V. Optional Metadata¶
To find out more information about the type of metadata that can be uploaded in the Expression Import service, click on the information icon. This will open a pop-up window that describes the format and types of metadata, and the format that is required for it to be uploaded. Uploading those files follow the same protocol described above.
VI.Experiment Information and Job Submission¶
Next you will need to fill in all the metadata in the “Experiment Information” box (Red arrow). The PubMed ID is optional.
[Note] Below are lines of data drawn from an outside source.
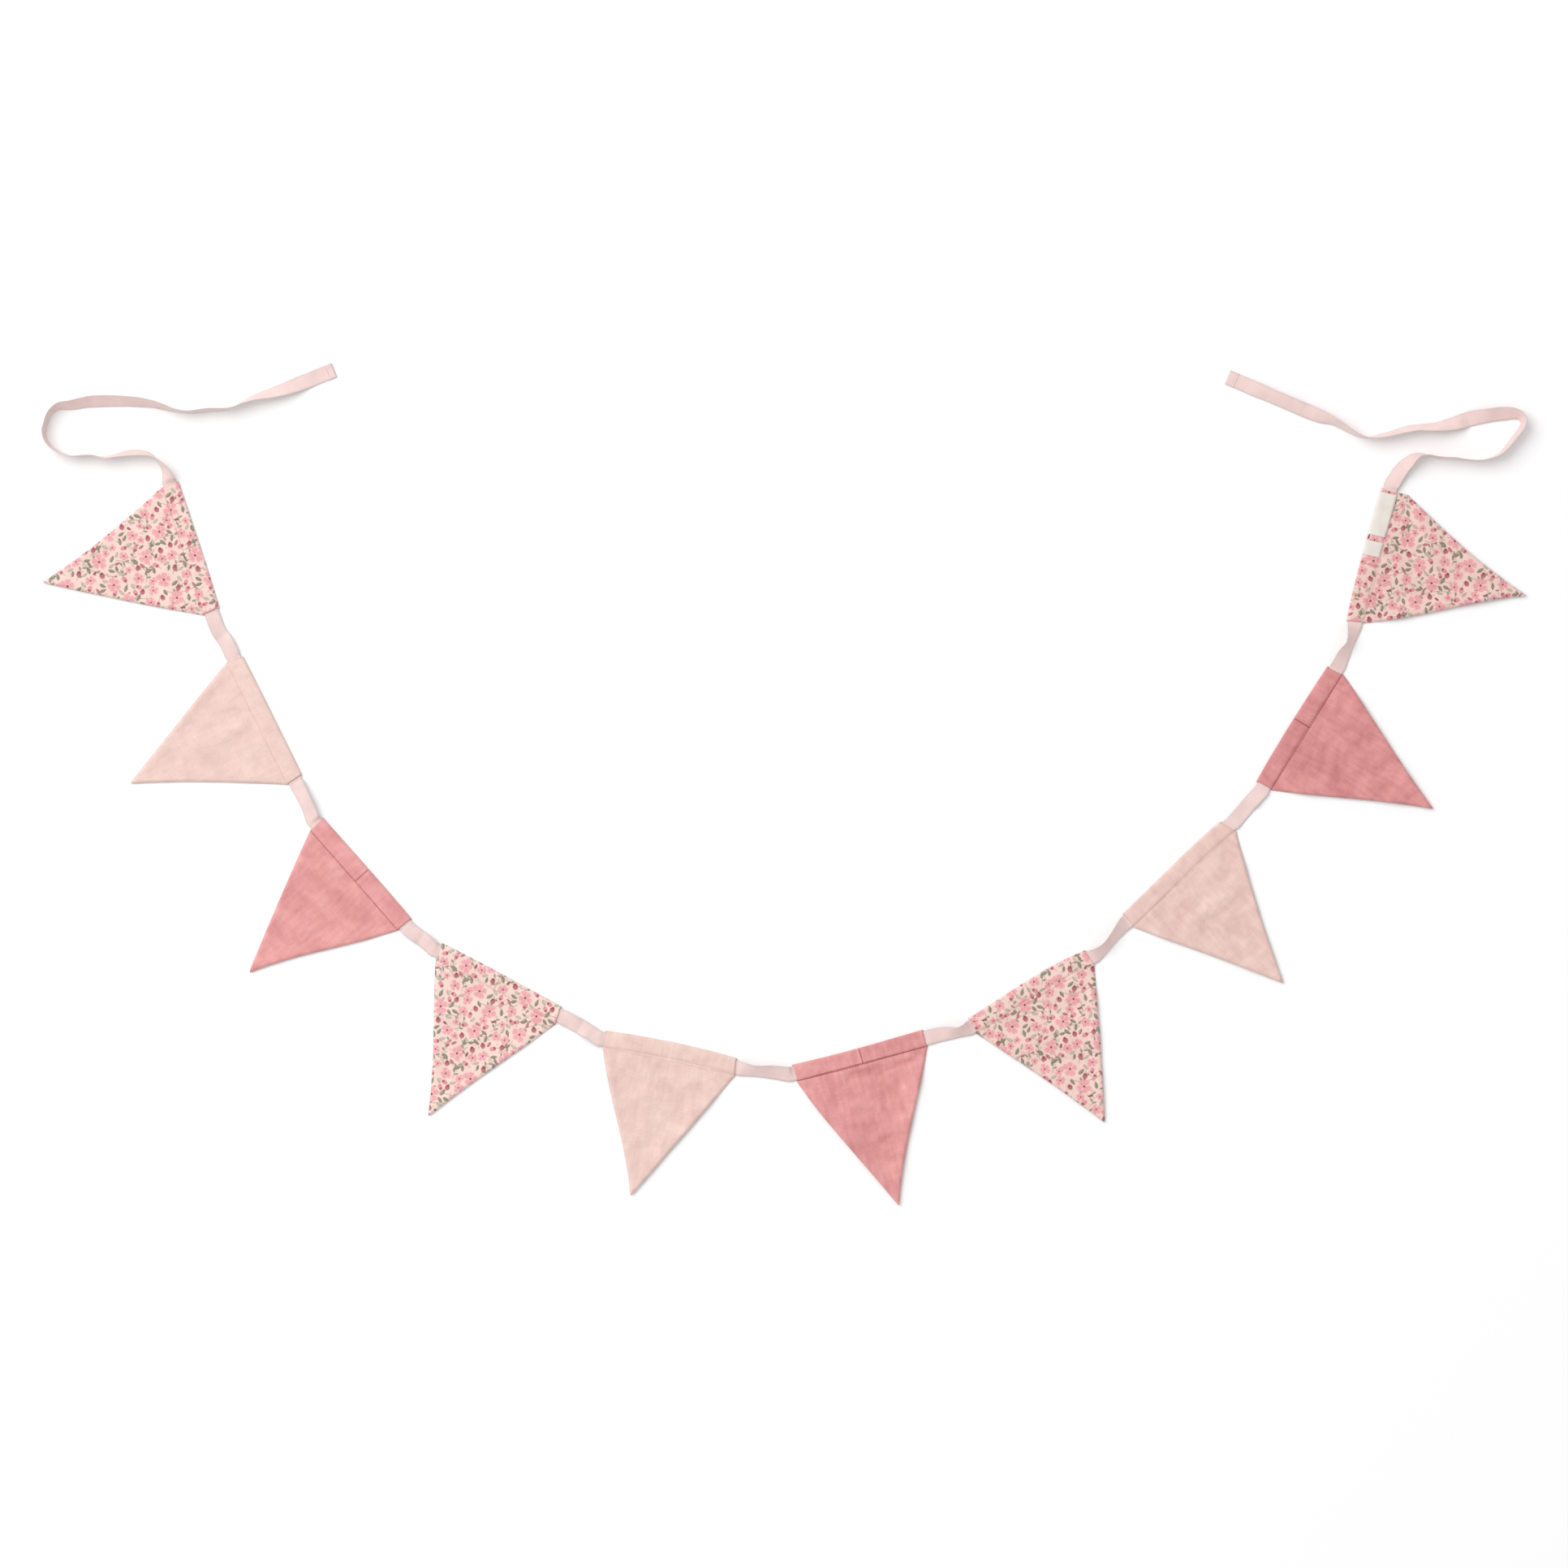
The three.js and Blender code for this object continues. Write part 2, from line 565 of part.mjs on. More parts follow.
// Even samples of the route, each with its place, level direction, roll and width
function tapeStations() {
  const route = tapeRoute();
  const line = new THREE.CatmullRomCurve3(
    route.map(({ x, y, lift }) => new THREE.Vector3(x, y, lift)), false, "centripetal");
  const twist = new THREE.CatmullRomCurve3(
    route.map(({ roll }) => new THREE.Vector3(roll, 0, 0)), false, "catmullrom", 0.5);
  const stations = [];
  for (let i = 0; i + 1 < route.length; i += 1) {
    const here = route[i];
    const next = route[i + 1];
    const steps = Math.max(1, Math.round(Math.hypot(next.x - here.x, next.y - here.y) / here.step));
    const last = i + 2 === route.length ? 1 : 0;
    for (let j = 0; j < steps + last; j += 1) {
      const t = (i + j / steps) / (route.length - 1);
      const place = line.getPoint(t);
      const way = line.getTangent(t);
      stations.push({
        place,
        way: new THREE.Vector2(way.x, way.y).normalize(),
        roll: THREE.MathUtils.degToRad(twist.getPoint(t).x),
        width: here.width + ((next.width - here.width) * j) / steps,
      });
    }
  }
  let travelled = 0;
  stations.forEach((station, i) => {
    travelled += i > 0 ? station.place.distanceTo(stations[i - 1].place) : 0;
    station.travelled = travelled;
  });
  const whole = travelled;
  stations.forEach((station) => {
    const fromEnd = Math.min(station.travelled, whole - station.travelled);
    station.thickness = fromEnd < hemLength ? hemThickness : tapeThickness;
  });
  return stations;
}

// The tape: a flat band, turned by its roll and standing on whatever edge is lowest
function makeTape() {
  const corners = [[-0.5, -0.5], [0.5, -0.5], [0.5, 0.5], [-0.5, 0.5]];
  const section = corners.map(([across, through]) => new THREE.Vector2(across, through));
  const solid = sweep(section, tapeStations(), (corner, { place, way, roll, width, thickness }) => {
    const across = corner.x * width;
    const through = corner.y * thickness;
    const sideways = across * Math.cos(roll) - through * Math.sin(roll);
    const up = across * Math.sin(roll) + through * Math.cos(roll);
    const rest = (width * Math.abs(Math.sin(roll)) + thickness * Math.abs(Math.cos(roll))) / 2;
    return new THREE.Vector3(
      place.x - way.y * sideways,
      place.y + way.x * sideways,
      Math.max(place.z, 0) + rest + up,
    );
  });
  const positions = solid.points.flatMap((p) => [p.x, p.y, p.z]);
  return meshOf("ribbon", "tape", toGeometry(positions, solid.faces.flat()));
}

const bunting = new THREE.Group();
bunting.add(makeTape());
for (const pennant of pennants) {
  const place = new THREE.Group();
  place.position.set(pennant.x, pennant.y, 0);
  place.rotation.z = THREE.MathUtils.degToRad(pennant.heading);
  place.add(makePennant(pennant));
  if (pennant.name === "flag_10") {
    for (const label of labels) {
      place.add(makeLabel(label, pennant));
    }
  }
  bunting.add(place);
}

export default bunting;
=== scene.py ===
"""A fabric bunting of ten sewn pennants on one cotton tape, laid flat and seen from straight above."""

import math
from functools import partial

import bmesh
import bpy
import numpy as np
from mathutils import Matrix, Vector, noise


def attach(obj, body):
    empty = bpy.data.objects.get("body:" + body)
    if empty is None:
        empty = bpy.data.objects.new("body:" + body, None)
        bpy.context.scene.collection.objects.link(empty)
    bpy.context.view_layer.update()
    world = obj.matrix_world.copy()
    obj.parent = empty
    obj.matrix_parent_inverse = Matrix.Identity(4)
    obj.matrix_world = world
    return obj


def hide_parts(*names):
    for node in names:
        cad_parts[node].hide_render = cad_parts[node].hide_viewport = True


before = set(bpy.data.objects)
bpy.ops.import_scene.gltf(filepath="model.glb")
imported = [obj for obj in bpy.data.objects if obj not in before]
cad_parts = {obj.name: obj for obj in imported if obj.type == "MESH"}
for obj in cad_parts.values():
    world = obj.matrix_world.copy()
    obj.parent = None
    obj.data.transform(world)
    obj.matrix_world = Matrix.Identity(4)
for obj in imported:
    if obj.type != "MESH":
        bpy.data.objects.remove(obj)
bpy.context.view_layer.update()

# Sizes are in millimetres until a mesh is made, and colours are 0 to 255 as seen.
# On a pennant, u runs along its top edge and v from the fold of that edge to the tip.
TAPE_WIDTH = 15.0
TAPE_IN_CHANNEL = 13.9
TAPE_THICKNESS = 0.8
TAPE_DEPTH = 8.1
TAPE_LIFT = 1.1
HEM_LENGTH = 9.0
HEM_THICKNESS = 1.6
HEM_STITCHES_FROM = 1.6
HEM_STITCHES_REACH = 6.6
SEAM_STITCHES_FROM = 1.5
STITCHES_UP = 0.02
STRAIGHT_RUN = 3.5
MOUTH_CLEARANCE = 1.5

SEAM_ROW = 16.9
BULGE_REACH = 70.0
EDGE_INSET = 0.3
EDGE_OUT = 0.7
EDGE_HEIGHT = 0.46
SIDE_SLANT = 0.93
SOLE_OUT = 0.35
TIP_INSET = 0.8
TIP_HEIGHT = 2.3
MOUTH_FROM = 0.9
MOUTH_TO = 15.1
TUNNEL_ROOF = 2.5
TUNNEL_FLOOR = 0.7
TUNNEL_INSET = 0.75
TUNNEL_POINTS = 12
TUNNEL_RINGS = 12

LABEL_GAP = 0.32
LABEL_THICKNESS = 0.42
LABEL_STITCHES_FROM = 0.8
LABEL_STITCHES_UP = 0.78
LABEL_SEAM_GAP = 1.3

# Steps between the points of the meshes, and columns of points at the sides and at the tack
PLAIN_SPACING = 1.2
PRINT_SPACING = 0.62
SOLE_SPACING = 1.6
PRINT_SOLE_SPACING = 1.1
TAPE_SPACING = 1.6
SIDE_COLUMNS = np.array([0, 0.45, 1.1])
INNER_FROM = 1.9
NARROW_ROW = 9
TACK_COLUMNS = np.array([-0.7, -0.25, 0.02, 0.3, 0.75])

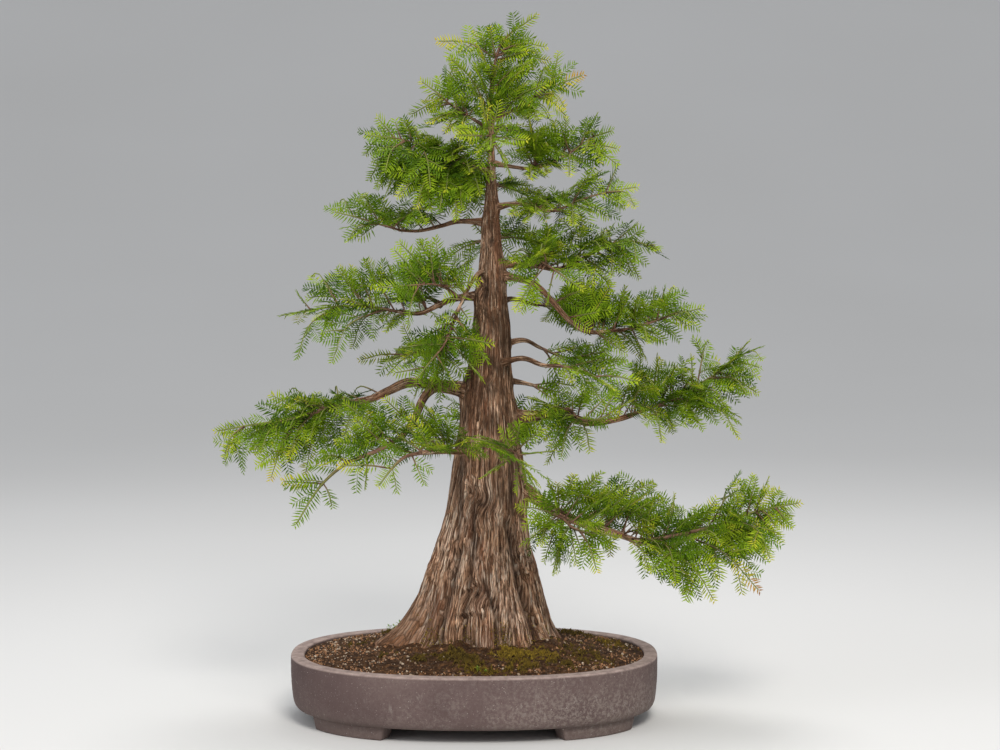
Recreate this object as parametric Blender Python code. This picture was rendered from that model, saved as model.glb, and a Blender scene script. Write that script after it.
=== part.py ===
"""Bald cypress bonsai in an oval clay tray, in metres, +Z up, standing on z = 0.

The tree is a fluted trunk with spreading roots, tapering limbs, and sprays of two-ranked needles.
Each spray hangs on its own limb end, and the root base stands in a hole in the mounded soil.
"""

import math
import random

import bmesh
import bpy
import numpy as np
from mathutils import Matrix, Vector

GAP = 0.0003  # clearance between solids that touch on the real thing
SEED = 7

# Tray: an oval of unglazed clay, on four curved strip feet
POT_X = -0.0415
POT_HALF_LENGTH = 0.232
POT_HALF_DEPTH = 0.179
POT_SQUARENESS = 2.3  # 2 would be an ellipse
POT_SIDES = 36  # the soil and the trunk have as many, so that their facets match
RIM_Z = 0.0825
RIM_WIDTH = 0.017
FLOOR_Z = 0.0255
FOOT_HEIGHT = 0.0165
FOOT_INSET = 0.012
FOOT_WIDTH = 0.024
FOOT_TAPER = 0.002
FOOT_BEARINGS = (45, 135, 225, 315)
FOOT_HALF_SPAN = 19
FOOT_STEPS = 6
FOOT_SUNK = 0.003
FOOT_END_LEAN = math.radians(1.0)
DRAIN_X = 0.085
DRAIN_RADIUS = 0.012
DRAIN_SIDES = 16
DRAIN_CUT_DEPTH = 0.030
# Wall profile, outside from the underside up: how far in from the outer oval, and the height
WALL_OUTSIDE = (
    (0.0130, FOOT_HEIGHT),
    (0.0060, FOOT_HEIGHT + 0.0025),
    (0.0025, 0.028),
    (0.0, 0.052),
    (0.0, RIM_Z - 0.0035),
    (0.0012, RIM_Z - 0.0010),
    (0.0035, RIM_Z),
)
WALL_INSIDE = (
    (RIM_WIDTH - 0.0015, RIM_Z),
    (RIM_WIDTH, RIM_Z - 0.0015),
    (RIM_WIDTH, 0.044),
    (RIM_WIDTH + 0.006, 0.031),
    (RIM_WIDTH + 0.018, FLOOR_Z),
)

# Soil: mounded from just below the rim to the root base
SOIL_EDGE_DROP = 0.0035
SOIL_GAP = 0.00045  # to the tray's wall and to the root base
SOIL_RINGS = 3
MOUND_Z = 0.0945
MOUND_LEFT_Z = 0.0905
SOIL_LUMP = 0.0007
SOIL_WAVES = (95, 120, 60)  # radians a metre: along x, along y, and how much x turns y's
SCREEN_SIDE = 0.044
SCREEN_THICK = 0.0012
SCREEN_HOLE = 0.0150
SCREEN_PITCH = 0.0190
SCREEN_CUT_DEPTH = 0.010

# Trunk: height, centre x and half width, up to where the leader goes on as a limb
TRUNK_SIDES = POT_SIDES
ROOT_FLOOR_Z = 0.070
SOIL_LINE_Z = 0.0960
TRUNK = (
    (ROOT_FLOOR_Z, -0.0330, 0.0830),
    (SOIL_LINE_Z, -0.0330, 0.0830),
    (0.114, -0.0325, 0.0805),
    (0.132, -0.0318, 0.0780),
    (0.150, -0.0312, 0.0742),
    (0.187, -0.0305, 0.0658),
    (0.217, -0.0300, 0.0572),
    (0.264, -0.0265, 0.0485),
    (0.330, -0.0240, 0.0425),
    (0.376, -0.0240, 0.0350),
    (0.441, -0.0215, 0.0277),
    (0.496, -0.0200, 0.0239),
    (0.550, -0.0200, 0.0182),
    (0.614, -0.0205, 0.0125),
    (0.650, -0.0200, 0.0092),
    (0.690, -0.0195, 0.0058),
)
TRUNK_HEIGHTS = (
    ROOT_FLOOR_Z, SOIL_LINE_Z, 0.101, 0.107, 0.114, 0.122, 0.132, 0.150, 0.168, 0.187,
    0.217, 0.240, 0.268, 0.300, 0.335, 0.376, 0.410, 0.450, 0.496, 0.550, 0.614, 0.690,
)
TRUNK_TOP_Z = TRUNK[-1][0]
DEPTH_AT_BASE = 0.74  # depth of the trunk against its width
DEPTH_AT_TOP = 0.97
ROUND_FROM_Z = 0.330
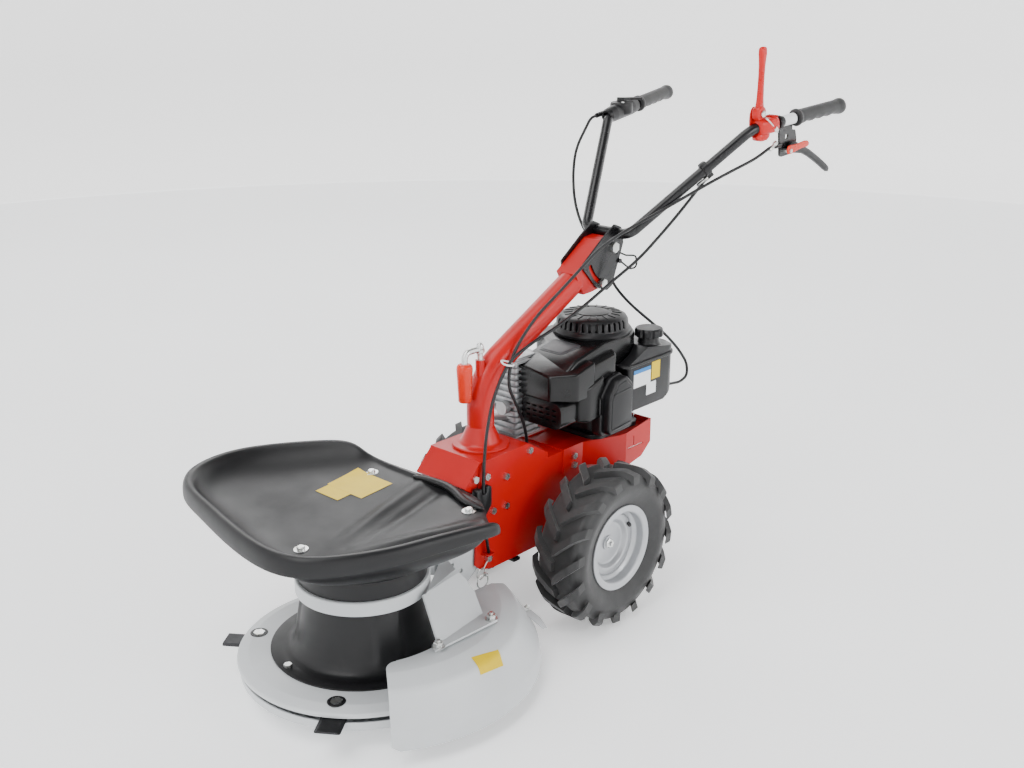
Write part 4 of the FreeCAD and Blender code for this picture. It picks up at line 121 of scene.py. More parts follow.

When the information is filled out, click the submit button at the bottom of the page (Blue arrow).
A message appears underneath indicating that the data has been submitted (Red arrow).
Clicking on the Jobs button at the bottom of the page will show you the status of the job you submitted.
VII.Viewing the Expression Import job¶
From the jobs page, click on an Expression Import job of interest. Then click on the View icon in the vertical green bar.
This will open up the landing page for the results of that job. At the top right corner, there are two icons. Click on the View icon.
This will open a page that shows each of the conditions that are part of the experiment.
Clicking on a condition of interest will populate the vertical green bar with the downstream options that can be done with the data. Clicking on the Genes icon would, for example, take researchers to a table where they could see the individual genes, if they were up or down expressed, and the values for that.
Click on the Experiment icon at the top of the landing page.
This will take the researcher to a table where all the results for the experiment across all the conditions are available.
A filter, where you can filter by up or down expression, the genomes, keywords, log ratio or Z score is available on the left side of the table.
A heatmap view of the data is also available. Click on the word Heatmap that is directly above the filter.
This will load a heatmap view of the data can be filtered or clustered.